Violence/scary situations: The violence is pervasive but comic-bookish, although there's a high body count and the immortal Spirit takes a clobbering but keeps on crime fighting. The Octopus' henchman clones are the subjects of ghoulish experiments who are treated like slaves and meet grizzly ends. In an apparent torture scene, characters are dressed as Nazis.
Drug or alcohol use: Nothing along traditional lines.

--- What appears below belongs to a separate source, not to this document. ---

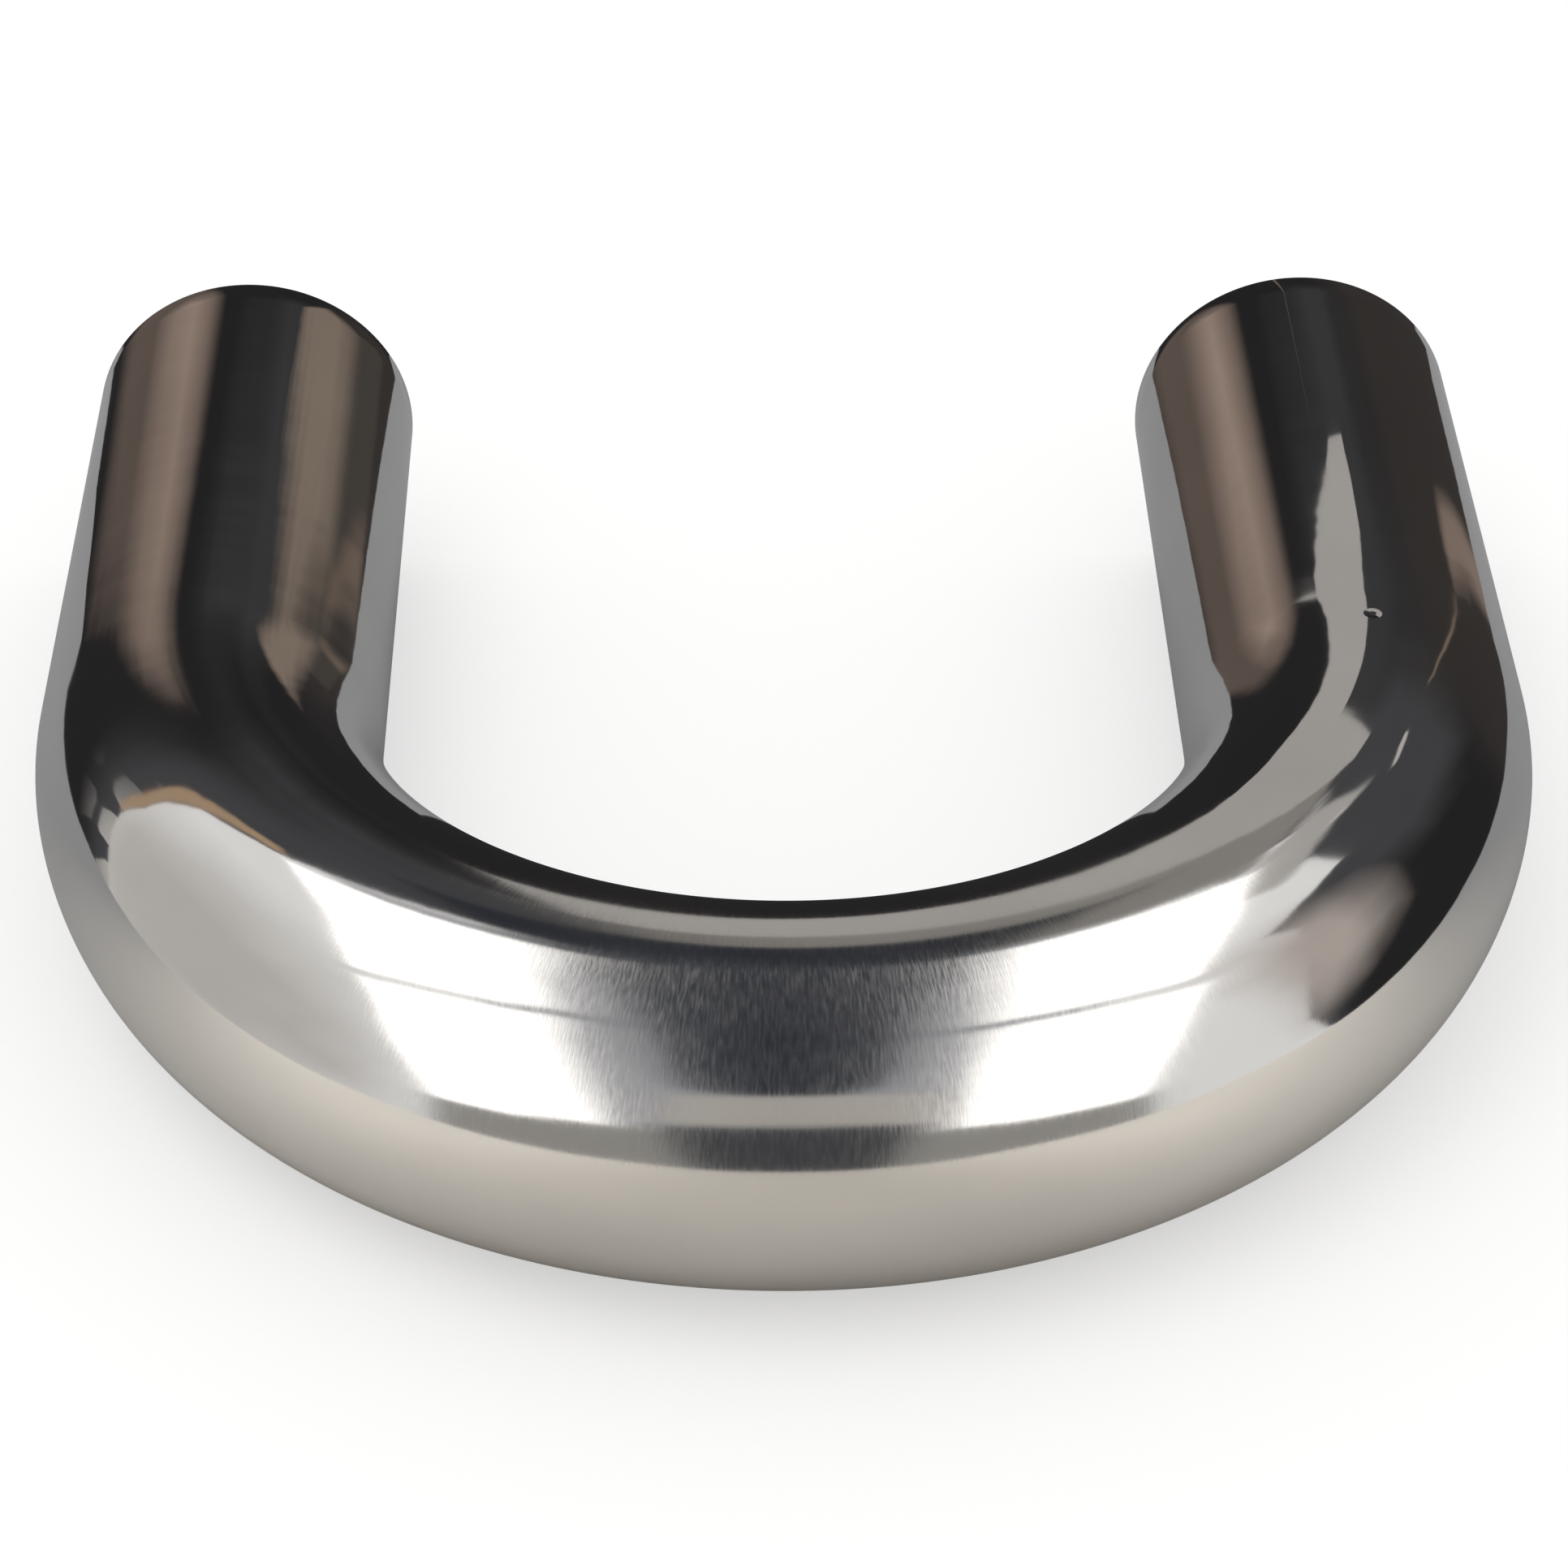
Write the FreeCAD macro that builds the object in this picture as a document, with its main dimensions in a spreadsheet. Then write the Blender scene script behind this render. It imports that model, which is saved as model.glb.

THE CURIOUS CASE OF BENJAMIN BUTTON
Rated: PG-13.
Suitable for: Tweens and above.
What you should know: Brad Pitt plays the title character, a man who ages backward.
Language: One use of the f-word, some profanity and vulgarities.
Sexual situations and nudity: There is talk about male potency, men visit a brothel, an elderly man's naked behind is shown and a couple undress and kiss before the camera cuts away. They swim naked and make use of a new mattress, in a discreet way.
Violence/scary situations: Benjamin's mother is shown amid bloody sheets, and a doctor predicts she will die. Her husband abandons their baby on the steps of a retirement home. Brief war violence shows ships in distress, men who are shot and die, and corpses floating in the water. An elderly woman is waiting to die in the hospital, other deaths are reported or anticipated but not shown.
Drug or alcohol use: Adults drink, sometimes to excess.

DOUBT
Rated: PG-13.
Suitable for: Teens and up.
What you should know: Meryl Streep and Philip Seymour Hoffman star in a movie version of the acclaimed play about a nun who suspects a priest of improper behavior with an altar boy in the early 1960s.
Language: Nothing notable.
Sexual situations and nudity: Nothing is ever seen but the subject of molestation is at the center of the story.
Violence/scary situations: A woman makes reference to her husband beating their child.
Drug or alcohol use: Priests are seen drinking with dinner and a boy sneaks altar wine.

VALKYRIE
Rated: PG-13.
Suitable for: Teens and above.
What you should know: Tom Cruise plays a real-life German officer named Col. Claus von Stauffenberg, who was part of a plot to kill Adolf Hitler.
Language: One use of the f-word and a handful of milder words.
Sexual situations and nudity: None.
Violence/scary situations: Von Stauffenberg loses an eye, a hand and several fingers in a wartime blast. Other explosions carry a deadly price, and men are shown being executed.
Drug or alcohol use: Adults are shown with alcoholic drinks.